As far as the diaries go, it turns out that they were written in monster-speak, but don't worry, Thiel took care of burning most of them before he died. And then Lady Fire shows up accompanying Katsa back from the Dell-y. And from there the novel just fizzles with the usual muddy Cashore ending. But no, Bitterblue ends up neither with Saf nor Giddon, so no worries there.

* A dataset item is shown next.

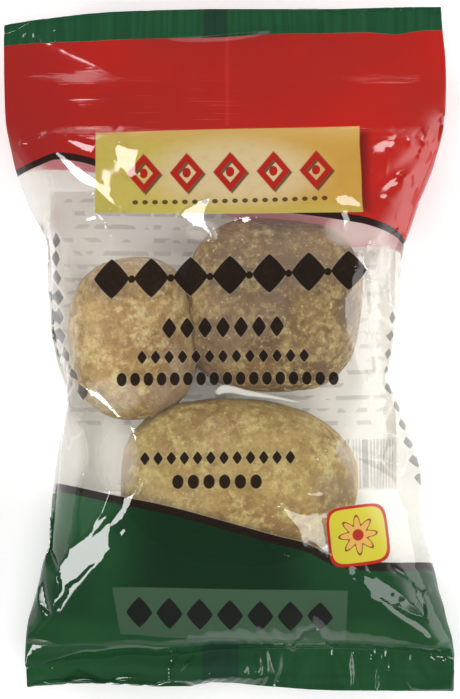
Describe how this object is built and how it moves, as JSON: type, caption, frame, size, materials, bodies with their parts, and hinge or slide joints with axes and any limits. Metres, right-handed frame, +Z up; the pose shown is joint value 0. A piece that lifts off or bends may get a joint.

Once again the ending was a bit sad - not within itself, but from my perspective of it not being as good as other parts of the novel. Kudos to Cashore for not feeling compelled to end her novels with "happily ever after", but that still doesn't mean they're satisfying: they're muddy and disappointingly dissipated. They don't feel like a climax. They feel like Cashore got bored with the writing, or got stuck for a good ending or something, and just let the threads of the story come loose in her hands. It didn't even feel like an ending and in some stories, that's a good thing, but not in this trilogy. This novel had lost too many things for me before it ended, though.

Of the trilogy, Graceling is by far the best - several levels above the other two. After that I'd place Bitterblue, despite having a few too many issues with it. I'd put Fire last, but that doesn't mean it's not a worthy read. Overall I'm disappointed in this trilogy, but I love so much of Cashore's writing in it that I'm willing to let the disappointment slide in favor of recommending all three.